The Relationship Between Housing Status and Substance Use and Sexual Risk Behaviors
People experiencing homelessness or unstable housing have higher rates of substance use, sexual risk behaviors, and HIV acquisition, as well as poorer health outcomes like mental illness, psychiatric disorders, tuberculosis, asthma, and bronchitis.
Although HIV risk behaviors like substance use and condomless sex are also prevalent among people currently seeking or receiving services at substance use disorder (SUD) treatment programs, associations with housing status in this population has not been well studied.
This study examined housing status, substance use, and HIV-related sexual risk behaviors among 1281 participants from 12 U.S. community-based SUD programs, using data from the NIDA Clinical Trials Network HIV Rapid Testing and Counseling study (CTN-0032). Substance use was also examined as a potential mediator of housing status and sexual risk behaviors.

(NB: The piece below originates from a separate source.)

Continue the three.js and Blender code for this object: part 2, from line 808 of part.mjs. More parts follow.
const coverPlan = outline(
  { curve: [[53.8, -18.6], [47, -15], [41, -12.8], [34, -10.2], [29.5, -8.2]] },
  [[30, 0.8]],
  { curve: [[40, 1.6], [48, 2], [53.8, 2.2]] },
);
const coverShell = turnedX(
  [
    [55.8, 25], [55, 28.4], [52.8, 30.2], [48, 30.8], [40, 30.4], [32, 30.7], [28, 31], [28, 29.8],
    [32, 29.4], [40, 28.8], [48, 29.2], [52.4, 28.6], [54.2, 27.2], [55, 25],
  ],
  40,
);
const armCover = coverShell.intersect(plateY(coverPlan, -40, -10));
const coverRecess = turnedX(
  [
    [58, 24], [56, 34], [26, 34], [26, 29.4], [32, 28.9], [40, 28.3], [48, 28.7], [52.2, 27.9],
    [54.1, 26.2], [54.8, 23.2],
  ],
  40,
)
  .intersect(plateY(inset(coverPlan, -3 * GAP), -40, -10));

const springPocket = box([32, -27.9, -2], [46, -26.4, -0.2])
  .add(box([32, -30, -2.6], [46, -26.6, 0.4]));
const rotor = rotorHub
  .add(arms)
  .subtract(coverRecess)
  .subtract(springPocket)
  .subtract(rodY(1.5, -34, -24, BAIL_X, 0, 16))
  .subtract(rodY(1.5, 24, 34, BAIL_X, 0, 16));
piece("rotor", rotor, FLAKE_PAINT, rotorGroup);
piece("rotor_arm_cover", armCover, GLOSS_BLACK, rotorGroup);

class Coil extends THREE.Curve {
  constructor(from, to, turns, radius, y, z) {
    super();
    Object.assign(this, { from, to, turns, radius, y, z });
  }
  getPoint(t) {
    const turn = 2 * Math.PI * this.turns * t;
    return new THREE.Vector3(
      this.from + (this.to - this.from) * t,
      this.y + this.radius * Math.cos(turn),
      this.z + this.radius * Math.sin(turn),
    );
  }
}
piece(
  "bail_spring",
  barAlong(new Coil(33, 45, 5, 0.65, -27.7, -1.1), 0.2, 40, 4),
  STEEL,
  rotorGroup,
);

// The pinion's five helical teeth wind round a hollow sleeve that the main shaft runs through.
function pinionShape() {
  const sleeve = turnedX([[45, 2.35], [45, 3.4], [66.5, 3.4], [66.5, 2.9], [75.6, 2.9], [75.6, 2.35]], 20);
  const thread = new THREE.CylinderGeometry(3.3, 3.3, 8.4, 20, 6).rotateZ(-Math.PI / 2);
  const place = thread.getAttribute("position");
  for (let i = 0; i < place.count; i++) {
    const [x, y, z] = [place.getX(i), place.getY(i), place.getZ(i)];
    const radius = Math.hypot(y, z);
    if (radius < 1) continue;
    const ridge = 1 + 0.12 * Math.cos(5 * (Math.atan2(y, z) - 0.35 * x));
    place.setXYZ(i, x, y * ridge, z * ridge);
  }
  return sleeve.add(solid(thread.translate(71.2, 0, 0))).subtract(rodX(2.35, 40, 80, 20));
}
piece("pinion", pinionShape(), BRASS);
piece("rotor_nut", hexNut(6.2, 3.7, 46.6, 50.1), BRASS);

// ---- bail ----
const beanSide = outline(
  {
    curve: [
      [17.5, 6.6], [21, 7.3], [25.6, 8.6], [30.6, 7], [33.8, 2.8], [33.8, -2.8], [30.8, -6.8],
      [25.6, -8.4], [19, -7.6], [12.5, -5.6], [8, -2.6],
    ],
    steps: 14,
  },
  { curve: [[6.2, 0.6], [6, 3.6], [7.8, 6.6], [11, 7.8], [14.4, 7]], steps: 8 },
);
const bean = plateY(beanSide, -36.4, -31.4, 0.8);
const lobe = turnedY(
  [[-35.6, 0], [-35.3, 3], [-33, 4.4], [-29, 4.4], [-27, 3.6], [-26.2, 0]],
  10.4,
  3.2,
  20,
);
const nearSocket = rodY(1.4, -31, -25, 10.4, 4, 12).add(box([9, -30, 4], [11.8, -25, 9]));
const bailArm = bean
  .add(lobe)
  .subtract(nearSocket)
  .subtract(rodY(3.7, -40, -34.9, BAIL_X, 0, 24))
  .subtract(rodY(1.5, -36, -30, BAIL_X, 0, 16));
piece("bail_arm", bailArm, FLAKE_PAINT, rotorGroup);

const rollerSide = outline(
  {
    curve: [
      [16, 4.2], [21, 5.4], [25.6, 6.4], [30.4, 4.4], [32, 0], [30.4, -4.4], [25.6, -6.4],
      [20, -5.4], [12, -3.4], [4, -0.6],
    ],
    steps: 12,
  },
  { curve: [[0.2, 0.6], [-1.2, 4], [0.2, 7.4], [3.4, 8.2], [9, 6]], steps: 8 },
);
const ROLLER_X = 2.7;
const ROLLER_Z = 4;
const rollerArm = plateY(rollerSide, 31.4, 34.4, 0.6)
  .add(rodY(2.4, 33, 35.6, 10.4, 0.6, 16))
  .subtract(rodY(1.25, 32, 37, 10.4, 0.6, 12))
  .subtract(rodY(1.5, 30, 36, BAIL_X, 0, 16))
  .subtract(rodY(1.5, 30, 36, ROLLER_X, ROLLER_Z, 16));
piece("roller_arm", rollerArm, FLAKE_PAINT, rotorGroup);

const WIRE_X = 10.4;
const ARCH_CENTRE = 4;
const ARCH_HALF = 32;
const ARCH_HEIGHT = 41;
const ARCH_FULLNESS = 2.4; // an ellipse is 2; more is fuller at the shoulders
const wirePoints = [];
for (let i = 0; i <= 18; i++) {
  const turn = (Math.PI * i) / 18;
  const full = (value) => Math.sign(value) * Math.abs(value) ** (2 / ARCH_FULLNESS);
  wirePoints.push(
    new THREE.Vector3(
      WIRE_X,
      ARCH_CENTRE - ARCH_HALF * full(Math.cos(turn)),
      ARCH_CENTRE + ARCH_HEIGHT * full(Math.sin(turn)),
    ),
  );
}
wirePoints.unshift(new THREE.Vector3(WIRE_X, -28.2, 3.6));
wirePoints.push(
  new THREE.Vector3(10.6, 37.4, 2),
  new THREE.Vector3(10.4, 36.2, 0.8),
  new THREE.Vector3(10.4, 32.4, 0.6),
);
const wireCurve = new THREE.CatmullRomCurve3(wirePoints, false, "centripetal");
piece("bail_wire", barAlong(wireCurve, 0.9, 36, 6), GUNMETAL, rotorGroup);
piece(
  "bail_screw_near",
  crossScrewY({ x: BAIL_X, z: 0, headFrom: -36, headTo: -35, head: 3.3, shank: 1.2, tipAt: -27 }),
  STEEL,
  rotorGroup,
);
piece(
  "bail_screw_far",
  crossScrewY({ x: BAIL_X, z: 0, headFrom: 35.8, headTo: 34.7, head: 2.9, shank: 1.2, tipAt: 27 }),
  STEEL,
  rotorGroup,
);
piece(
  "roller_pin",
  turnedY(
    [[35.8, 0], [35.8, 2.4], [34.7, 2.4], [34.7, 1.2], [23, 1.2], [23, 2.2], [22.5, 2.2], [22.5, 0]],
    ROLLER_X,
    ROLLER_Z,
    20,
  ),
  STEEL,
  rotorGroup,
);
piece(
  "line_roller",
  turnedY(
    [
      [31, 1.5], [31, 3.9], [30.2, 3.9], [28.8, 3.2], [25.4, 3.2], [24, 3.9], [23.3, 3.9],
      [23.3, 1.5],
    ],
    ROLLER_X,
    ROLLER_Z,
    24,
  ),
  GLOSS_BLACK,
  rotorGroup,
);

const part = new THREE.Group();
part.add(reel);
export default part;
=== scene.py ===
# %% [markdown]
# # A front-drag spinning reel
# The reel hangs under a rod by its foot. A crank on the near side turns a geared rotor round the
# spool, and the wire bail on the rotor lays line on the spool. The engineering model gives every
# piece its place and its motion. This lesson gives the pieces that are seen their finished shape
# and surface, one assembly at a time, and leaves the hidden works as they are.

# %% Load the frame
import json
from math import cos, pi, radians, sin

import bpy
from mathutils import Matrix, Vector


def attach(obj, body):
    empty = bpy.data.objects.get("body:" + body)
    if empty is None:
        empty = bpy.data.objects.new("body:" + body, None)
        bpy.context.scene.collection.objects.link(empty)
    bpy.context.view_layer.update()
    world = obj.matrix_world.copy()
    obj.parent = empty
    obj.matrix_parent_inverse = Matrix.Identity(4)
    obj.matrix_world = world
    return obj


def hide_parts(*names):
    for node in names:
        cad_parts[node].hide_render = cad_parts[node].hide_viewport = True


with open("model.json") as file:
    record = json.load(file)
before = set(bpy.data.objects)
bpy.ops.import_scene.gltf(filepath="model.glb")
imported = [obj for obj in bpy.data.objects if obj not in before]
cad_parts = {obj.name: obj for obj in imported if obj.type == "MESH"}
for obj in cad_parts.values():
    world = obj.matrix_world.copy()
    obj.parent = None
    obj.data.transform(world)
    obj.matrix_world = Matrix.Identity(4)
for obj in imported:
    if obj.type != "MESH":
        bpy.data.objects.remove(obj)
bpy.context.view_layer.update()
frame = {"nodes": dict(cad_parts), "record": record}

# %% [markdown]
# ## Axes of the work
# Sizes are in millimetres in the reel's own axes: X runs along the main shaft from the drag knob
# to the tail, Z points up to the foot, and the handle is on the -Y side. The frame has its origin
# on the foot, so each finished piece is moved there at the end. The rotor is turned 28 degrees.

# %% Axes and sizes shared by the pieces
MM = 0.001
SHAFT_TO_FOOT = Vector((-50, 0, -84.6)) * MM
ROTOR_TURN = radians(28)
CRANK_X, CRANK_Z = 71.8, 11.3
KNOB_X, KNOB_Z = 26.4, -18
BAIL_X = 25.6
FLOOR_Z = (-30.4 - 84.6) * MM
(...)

Results of the analysis found mixed associations between housing status and substance use and sexual risk behaviors. Researchers found higher rates of problematic drug use, cocaine use, and sexual risk behaviors among unstably housed individuals compared to those who were stably housed. They also found that being unstably housed was indirectly related to an increased risk in engaging in several specific sexual risk behaviors, and that this relationship was mediated by drug use, especially cocaine, marijuana, or opioids.
However, no increased risk of drug use or sexual risk behaviors were found among people experiencing homelessness, possibly due to their relatively low numbers in the study sample. More research on this population is needed.
Conclusions: Unstably housed individuals have increased levels of substance use which, in turn, is associated with sexual behaviors that put them at greater risk for HIV infection. These relationships can help inform interventions aimed at assessing and reducing sexual risk behaviors for individuals seeking or receiving services in SUD treatment programs.